Starting with the upgrade to Woburn’s wolf facilities, this was followed in 2007 by the building of the African Ungulate Conservation Centre, known simply as ‘The Antelope House’.  At a cost of over £500,000, this bespoke facility is pivotal to the unparalleled work that the park does with hoofed mammals and houses probably the biggest concentration of critically endangered African ungulates on Earth.

After opening the Antelope House, Woburn’s redevelopment programme gathered pace with the building of the first phase of a state-of-the-art Asian Elephant Conservation Centre in 2008.  The first elephant house in the UK to be built from scratch, designed around the welfare of a herd rather than the needs of visitors or keepers, this house allows the elephants to spend their time as closely as they would in the wild, even in the depths of an English winter.

This was followed in mid-2009 with the completion of the most advanced and probably biggest facility in the world for housing rhino and other savannah animals.  Shortly after this house was opened, Woburn was able to welcome two new white rhino from South Africa, to join the four already living at the park. 

Staff at Woburn Safari Park are now looking forward to both herds growing further with the introduction of a seventh rhino from a safari park in Holland and the arrival of another elephant from a zoo also in Holland, increasing the elephant herd to four.  Both of these moves are in recognition of the investment Woburn has made in its animal facilities and the contribution it can make to vital breeding programmes for these species.

The park’s large group of Rothschild giraffe haven’t been overlooked either.  Their house was refurbished and doubled in size last autumn - vital in allowing Woburn to continue to support the European breeding programme for this critically endangered sub-species. 

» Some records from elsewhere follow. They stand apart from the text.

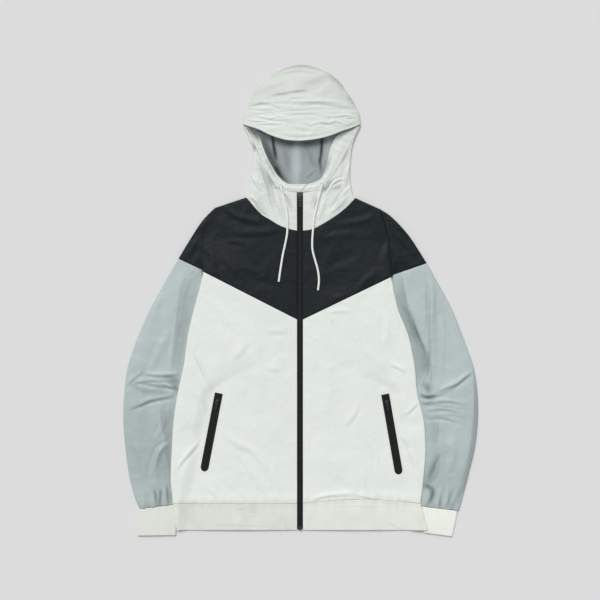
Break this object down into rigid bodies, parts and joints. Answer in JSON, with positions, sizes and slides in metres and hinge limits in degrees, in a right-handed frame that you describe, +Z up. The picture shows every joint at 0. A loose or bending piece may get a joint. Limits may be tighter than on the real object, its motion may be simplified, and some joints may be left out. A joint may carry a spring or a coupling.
{
  "type": "windbreaker jacket laid flat",
  "caption": "Hooded zip-front windbreaker laid flat and zipped up: chevron yoke, contrast sleeves, slanted zip pockets, elastic hem and cuffs.",
  "frame": {"origin": "on the underside of the back panel, where it rests, on the line of the front zip", "axes": "+Z up out of the surface it lies on, +Y from the hem to the hood, +X to the wearer's left"},
  "size_m": [0.7094, 0.943, 0.024],
  "materials": {
    "white_nylon": "fine plain weave nylon, slight sheen",
    "black_nylon": "fine plain weave nylon, slight sheen",
    "grey_nylon": "fine plain weave nylon, slight sheen",
    "elastic_knit": "matte elastic band cloth",
    "mesh_lining": "matte mesh",
    "zip_tape": "matte woven tape",
    "zip_teeth": "satin moulded plastic",
    "painted_metal": "satin black paint",
    "white_painted_metal": "satin white paint",
    "white_cord": "braided matte cord"
  },
  "bodies": {
    "jacket": {"front_yoke_left": "black_nylon", "front_yoke_right": "black_nylon", "front_body_left": "white_nylon", "front_body_right": "white_nylon", "back_yoke": "black_nylon", "back_body": "white_nylon", "sleeve_cap_left": "black_nylon", "sleeve_cap_right": "black_nylon", "sleeve_left": "grey_nylon", "sleeve_right": "grey_nylon", "cuff_left": "elastic_knit", "cuff_right": "elastic_knit", "hem_back": "elastic_knit", "hem_front_left": "elastic_knit", "hem_front_right": "elastic_knit", "hood_back": "white_nylon", "hood_crown": "white_nylon", "hood_visor": "white_nylon", "hood_side_left": "white_nylon", "hood_side_right": "white_nylon", "hood_casing_left": "white_nylon", "hood_casing_right": "white_nylon", "hood_lining": "mesh_lining", "zip_tape_left": "zip_tape", "zip_tape_right": "zip_tape", "zip_teeth": "zip_teeth", "zip_slider": "painted_metal", "zip_box": "painted_metal", "zip_stop_left": "painted_metal", "zip_stop_right": "painted_metal", "pocket_tape_left": "zip_tape", "pocket_tape_right": "zip_tape", "pocket_teeth_left": "zip_teeth", "pocket_teeth_right": "zip_teeth", "pocket_slider_left": "painted_metal", "pocket_slider_right": "painted_metal", "eyelet_left": "white_painted_metal", "eyelet_right": "white_painted_metal", "drawstring_left": "white_cord", "drawstring_right": "white_cord"},
    "zip_pull": {"zip_pull": "painted_metal"},
    "pocket_pull_left": {"pocket_pull_left": "painted_metal"},
    "pocket_pull_right": {"pocket_pull_right": "painted_metal"}
  },
  "joints": [
    {"name": "zip_pull_swing", "type": "hinge", "parent": "jacket", "child": "zip_pull", "pos_m": [0, 0.334, 0.00955], "axis": [-1, 0, 0], "range_deg": [0, 170]},
    {"name": "pocket_pull_left_swing", "type": "hinge", "parent": "jacket", "child": "pocket_pull_left", "pos_m": [0.1731, -0.07573, 0.00991], "axis": [-0.985, -0.1724, 0], "range_deg": [0, 170]},
    {"name": "pocket_pull_right_swing", "type": "hinge", "parent": "jacket", "child": "pocket_pull_right", "pos_m": [-0.1654, -0.07368, 0.00999], "axis": [-0.982, 0.1888, 0], "range_deg": [0, 170]}
  ]
}
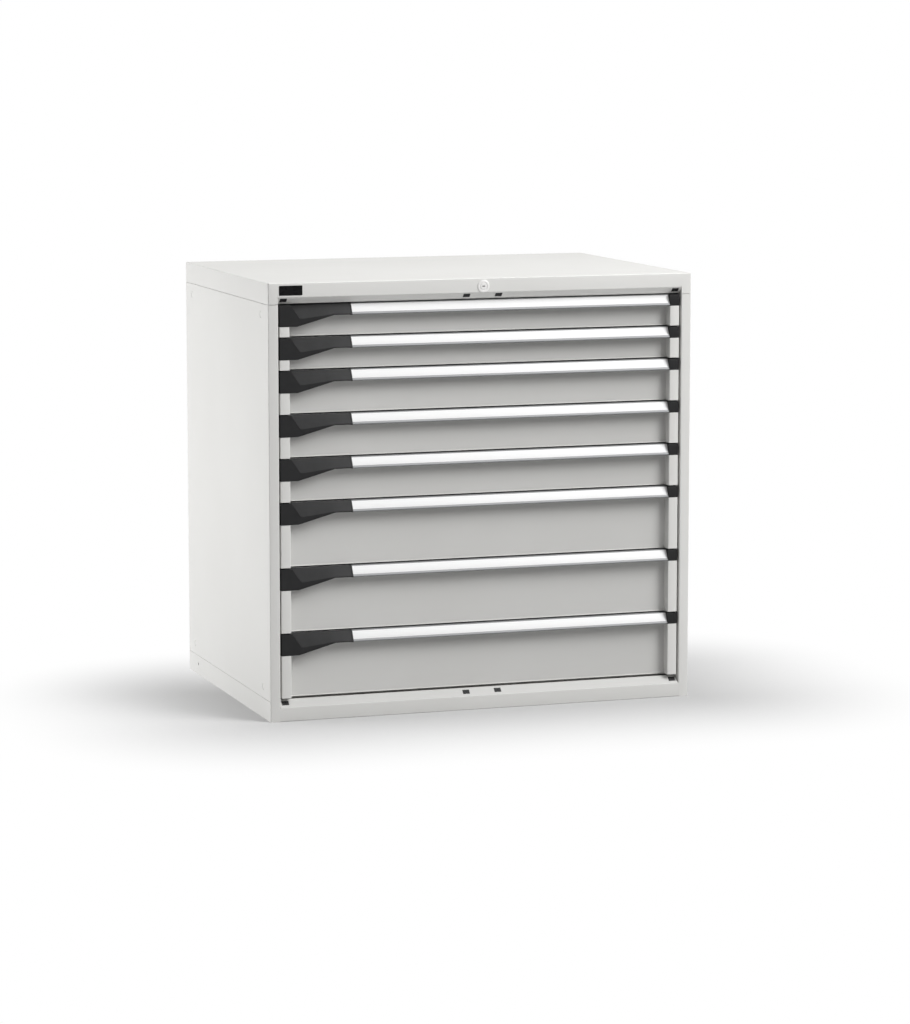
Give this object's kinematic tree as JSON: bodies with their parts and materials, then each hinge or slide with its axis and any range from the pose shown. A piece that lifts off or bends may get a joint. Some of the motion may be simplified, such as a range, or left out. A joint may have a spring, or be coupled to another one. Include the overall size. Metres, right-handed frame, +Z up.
{
  "type": "drawer cabinet",
  "caption": "Steel workshop cabinet with full-width sliding drawers, grip bars with catch levers, and a central lock.",
  "frame": {"origin": "middle of the footprint on the floor", "axes": "+Z up, +Y to the back, the drawers open towards -Y, +X to the right as seen from the front"},
  "size_m": [1.023, 0.7264, 1],
  "materials": {
    "grey_paint": "fine textured powder coat",
    "zinc_steel": "bright zinc plated",
    "bar_aluminium": "satin anodised",
    "white_strip": "smooth",
    "black_plastic": "fine grained",
    "plate_black": "smooth, bare",
    "lock_chrome": "nickel plated"
  },
  "bodies": {
    "cabinet": {"left_side_panel": "grey_paint", "right_side_panel": "grey_paint", "back_panel": "grey_paint", "top_cover": "grey_paint", "base": "grey_paint", "uprights": "zinc_steel", "cabinet_runners": "zinc_steel", "slot_plugs": "black_plastic", "name_plate": "plate_black", "lock_body": "lock_chrome"},
    "lock_core": {"lock_core": "lock_chrome"},
    "lock_bar": {"lock_bar": "zinc_steel"},
    "drawer_1": {"drawer_1_tray": "grey_paint", "drawer_1_handle_bar": "bar_aluminium", "drawer_1_label_strip": "white_strip", "drawer_1_bar_ends": "black_plastic"},
    "catch_1": {"drawer_1_catch": "black_plastic"},
    "runners_1": {"drawer_1_mid_runners": "zinc_steel"},
    "drawer_2": {"drawer_2_tray": "grey_paint", "drawer_2_handle_bar": "bar_aluminium", "drawer_2_label_strip": "white_strip", "drawer_2_bar_ends": "black_plastic"},
    "catch_2": {"drawer_2_catch": "black_plastic"},
    "runners_2": {"drawer_2_mid_runners": "zinc_steel"},
    "drawer_3": {"drawer_3_tray": "grey_paint", "drawer_3_handle_bar": "bar_aluminium", "drawer_3_label_strip": "white_strip", "drawer_3_bar_ends": "black_plastic"},
    "catch_3": {"drawer_3_catch": "black_plastic"},
    "runners_3": {"drawer_3_mid_runners": "zinc_steel"},
    "drawer_4": {"drawer_4_tray": "grey_paint", "drawer_4_handle_bar": "bar_aluminium", "drawer_4_label_strip": "white_strip", "drawer_4_bar_ends": "black_plastic"},
    "catch_4": {"drawer_4_catch": "black_plastic"},
    "runners_4": {"drawer_4_mid_runners": "zinc_steel"},
    "drawer_5": {"drawer_5_tray": "grey_paint", "drawer_5_handle_bar": "bar_aluminium", "drawer_5_label_strip": "white_strip", "drawer_5_bar_ends": "black_plastic"},
    "catch_5": {"drawer_5_catch": "black_plastic"},
    "runners_5": {"drawer_5_mid_runners": "zinc_steel"},
    "drawer_6": {"drawer_6_tray": "grey_paint", "drawer_6_handle_bar": "bar_aluminium", "drawer_6_label_strip": "white_strip", "drawer_6_bar_ends": "black_plastic"},
    "catch_6": {"drawer_6_catch": "black_plastic"},
    "runners_6": {"drawer_6_mid_runners": "zinc_steel"},
    "drawer_7": {"drawer_7_tray": "grey_paint", "drawer_7_handle_bar": "bar_aluminium", "drawer_7_label_strip": "white_strip", "drawer_7_bar_ends": "black_plastic"},
    "catch_7": {"drawer_7_catch": "black_plastic"},
    "runners_7": {"drawer_7_mid_runners": "zinc_steel"},
    "drawer_8": {"drawer_8_tray": "grey_paint", "drawer_8_handle_bar": "bar_aluminium", "drawer_8_label_strip": "white_strip", "drawer_8_bar_ends": "black_plastic"},
    "catch_8": {"drawer_8_catch": "black_plastic"},
    "runners_8": {"drawer_8_mid_runners": "zinc_steel"}
  },
  "joints": [
    {"name": "lock_turn", "type": "hinge", "parent": "cabinet", "child": "lock_core", "pos_m": [0, -0.3625, 0.9815], "axis": [0, 1, 0], "range_deg": [0, 90]},
    {"name": "lock_bar_slide", "type": "slide", "parent": "cabinet", "child": "lock_bar", "axis": [-1, 0, 0], "range_m": [0, 0.006]},
    {"name": "drawer_1_slide", "type": "slide", "parent": "cabinet", "child": "drawer_1", "axis": [0, -1, 0], "range_m": [0, 0.6]},
    {"name": "runners_1_slide", "type": "slide", "parent": "cabinet", "child": "runners_1", "axis": [0, -1, 0], "range_m": [0, 0.3]},
    {"name": "catch_1_pull", "type": "hinge", "parent": "drawer_1", "child": "catch_1", "pos_m": [-0.4, -0.343, 0.939], "axis": [-1, 0, 0], "range_deg": [0, 7], "stiffness_Nm_per_rad": 0.6},
    {"name": "drawer_2_slide", "type": "slide", "parent": "cabinet", "child": "drawer_2", "axis": [0, -1, 0], "range_m": [0, 0.6]},
    {"name": "runners_2_slide", "type": "slide", "parent": "cabinet", "child": "runners_2", "axis": [0, -1, 0], "range_m": [0, 0.3]},
    {"name": "catch_2_pull", "type": "hinge", "parent": "drawer_2", "child": "catch_2", "pos_m": [-0.4, -0.343, 0.864], "axis": [-1, 0, 0], "range_deg": [0, 7], "stiffness_Nm_per_rad": 0.6},
    {"name": "drawer_3_slide", "type": "slide", "parent": "cabinet", "child": "drawer_3", "axis": [0, -1, 0], "range_m": [0, 0.6]},
    {"name": "runners_3_slide", "type": "slide", "parent": "cabinet", "child": "runners_3", "axis": [0, -1, 0], "range_m": [0, 0.3]},
    {"name": "catch_3_pull", "type": "hinge", "parent": "drawer_3", "child": "catch_3", "pos_m": [-0.4, -0.343, 0.789], "axis": [-1, 0, 0], "range_deg": [0, 7], "stiffness_Nm_per_rad": 0.6},
    {"name": "drawer_4_slide", "type": "slide", "parent": "cabinet", "child": "drawer_4", "axis": [0, -1, 0], "range_m": [0, 0.6]},
    {"name": "runners_4_slide", "type": "slide", "parent": "cabinet", "child": "runners_4", "axis": [0, -1, 0], "range_m": [0, 0.3]},
    {"name": "catch_4_pull", "type": "hinge", "parent": "drawer_4", "child": "catch_4", "pos_m": [-0.4, -0.343, 0.689], "axis": [-1, 0, 0], "range_deg": [0, 7], "stiffness_Nm_per_rad": 0.6},
    {"name": "drawer_5_slide", "type": "slide", "parent": "cabinet", "child": "drawer_5", "axis": [0, -1, 0], "range_m": [0, 0.6]},
    {"name": "runners_5_slide", "type": "slide", "parent": "cabinet", "child": "runners_5", "axis": [0, -1, 0], "range_m": [0, 0.3]},
    {"name": "catch_5_pull", "type": "hinge", "parent": "drawer_5", "child": "catch_5", "pos_m": [-0.4, -0.343, 0.589], "axis": [-1, 0, 0], "range_deg": [0, 7], "stiffness_Nm_per_rad": 0.6},
    {"name": "drawer_6_slide", "type": "slide", "parent": "cabinet", "child": "drawer_6", "axis": [0, -1, 0], "range_m": [0, 0.6]},
    {"name": "runners_6_slide", "type": "slide", "parent": "cabinet", "child": "runners_6", "axis": [0, -1, 0], "range_m": [0, 0.3]},
    {"name": "catch_6_pull", "type": "hinge", "parent": "drawer_6", "child": "catch_6", "pos_m": [-0.4, -0.343, 0.489], "axis": [-1, 0, 0], "range_deg": [0, 7], "stiffness_Nm_per_rad": 0.6},
    {"name": "drawer_7_slide", "type": "slide", "parent": "cabinet", "child": "drawer_7", "axis": [0, -1, 0], "range_m": [0, 0.6]},
    {"name": "runners_7_slide", "type": "slide", "parent": "cabinet", "child": "runners_7", "axis": [0, -1, 0], "range_m": [0, 0.3]},
    {"name": "catch_7_pull", "type": "hinge", "parent": "drawer_7", "child": "catch_7", "pos_m": [-0.4, -0.343, 0.339], "axis": [-1, 0, 0], "range_deg": [0, 7], "stiffness_Nm_per_rad": 0.6},
    {"name": "drawer_8_slide", "type": "slide", "parent": "cabinet", "child": "drawer_8", "axis": [0, -1, 0], "range_m": [0, 0.6]},
    {"name": "runners_8_slide", "type": "slide", "parent": "cabinet", "child": "runners_8", "axis": [0, -1, 0], "range_m": [0, 0.3]},
    {"name": "catch_8_pull", "type": "hinge", "parent": "drawer_8", "child": "catch_8", "pos_m": [-0.4, -0.343, 0.189], "axis": [-1, 0, 0], "range_deg": [0, 7], "stiffness_Nm_per_rad": 0.6}
  ],
  "couplings": [
    {"joint": "lock_turn", "follows": "lock_bar_slide", "rad_per_m": 261.8},
    {"joint": "runners_1_slide", "follows": "drawer_1_slide", "ratio": 0.5},
    {"joint": "runners_2_slide", "follows": "drawer_2_slide", "ratio": 0.5},
    {"joint": "runners_3_slide", "follows": "drawer_3_slide", "ratio": 0.5},
    {"joint": "runners_4_slide", "follows": "drawer_4_slide", "ratio": 0.5},
    {"joint": "runners_5_slide", "follows": "drawer_5_slide", "ratio": 0.5},
    {"joint": "runners_6_slide", "follows": "drawer_6_slide", "ratio": 0.5},
    {"joint": "runners_7_slide", "follows": "drawer_7_slide", "ratio": 0.5},
    {"joint": "runners_8_slide", "follows": "drawer_8_slide", "ratio": 0.5}
  ]
}
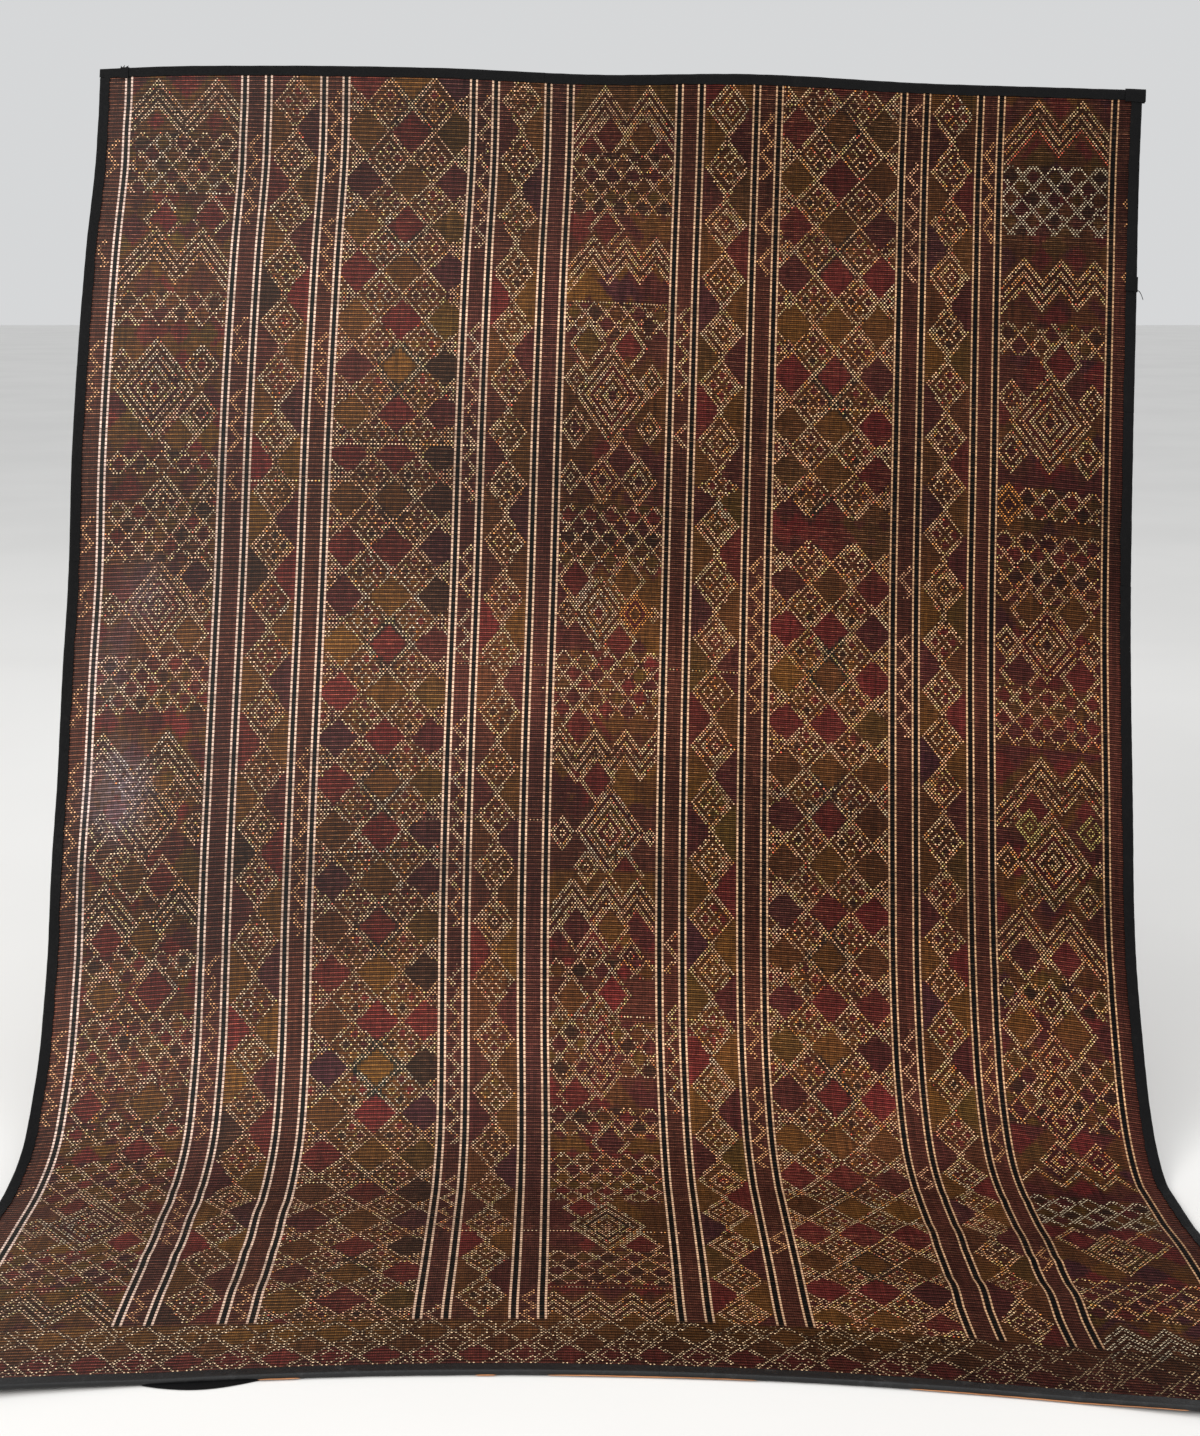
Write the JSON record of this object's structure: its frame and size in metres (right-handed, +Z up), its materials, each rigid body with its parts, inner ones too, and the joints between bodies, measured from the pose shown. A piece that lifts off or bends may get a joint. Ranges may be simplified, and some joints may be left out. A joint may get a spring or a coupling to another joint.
{
  "type": "woven reed and leather mat",
  "caption": "Reed and leather tuareg mat held up along its top edge, hanging and turned forward to lie on the floor, with black leather folded over all its edges.",
  "frame": {"origin": "middle of the mat's top edge, in the middle of its thickness, where it is held up; the floor is 1.685 m below", "axes": "+X along the reeds to the viewer's right, +Y away from the viewer, +Z up; the patterned face looks along -Y where it hangs and along +Z on the floor"},
  "size_m": [1.7925, 1.4323, 1.7002],
  "materials": {
    "reed_weave": "brown, maroon and straw weave of reeds and leather strips",
    "black_leather": "worn satin"
  },
  "bodies": {
    "root": {"woven_mat": "reed_weave", "binding_top_left": "black_leather", "binding_top_right": "black_leather", "binding_left_1": "black_leather", "binding_left_2": "black_leather", "binding_left_3": "black_leather", "binding_left_4": "black_leather", "binding_right_1": "black_leather", "binding_right_2": "black_leather", "binding_right_3": "black_leather", "binding_right_4": "black_leather", "binding_bottom_left": "black_leather", "binding_bottom_right": "black_leather"}
  },
  "joints": []
}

Woburn is one of the most successful breeders of Rothschild giraffe in Europe and its programme of ensuring a natural diet is maintained all year round supports this.  In the summer, branches are collected from trees on the 3000-acre estate and fed to the giraffes each day; the surplus meanwhile is stored for the winter months.  In fact Woburn, having purposely planted 10,000 trees, is the only zoo in Europe that can guarantee its giraffes a supply of fresh leaves 365 days a year.

Dr Jake Veasey, head of animals and conservation at Woburn Safari Park, and a trained and published animal welfare scientist, says: “We have invested significantly in facilities at the park in the last few years, and our plans over the next five years will see us invest a further £10 million into the development of more new facilities.  While the benefits of this may not be immediately obvious to visitors as they drive through the reserves, it means that we will be able to offer the very highest standards of care possible and introduce, and ultimately breed, new species of critically endangered animals at Woburn.

“Woburn is committed to both animal welfare and conservation and our investments over the past few years clearly demonstrate this.  As with any zoo or indeed any business for that matter, we aren’t complacent and there are still areas we are hungry to improve upon, but we are working through these on a systematic priority basis in such a way that maximises welfare and our contribution to conservation.”

As part of this programme, one species that will no longer be resident at Woburn Safari Park is the Californian Sea Lion.  Much loved by visitors and staff alike, a decision has been made to move these engaging animals to another collection in the Mediterranean which can provide large lagoons for them to live in.

The ‘Animal Care’ team at Woburn has long felt sea lions were somewhat of an anomaly at the park as they require huge amounts of ever decreasing fish stocks to feed, chemicals to maintain their water quality and also don’t have the same degree of freedom as most of Woburn’s other animals.  It has therefore become clear that it is time to say a fond farewell to these amazing and very popular animals.

Plans are already in place to redevelop the sea lion pool into a facility for the endangered Humboldt penguins, allowing Woburn’s existing colony to benefit from having access to this much larger pool.  The redevelopment will be done in a way that will give visitors a unique insight into their lives and in turn will allow the park to introduce new species into the area left vacant by the penguins.  Watch this space!

Forty years after it first opened to the public and with an already impressive history behind it, there is an exciting future for the ever dynamic Woburn Safari Park and the valuable contribution it makes to wildlife conservation.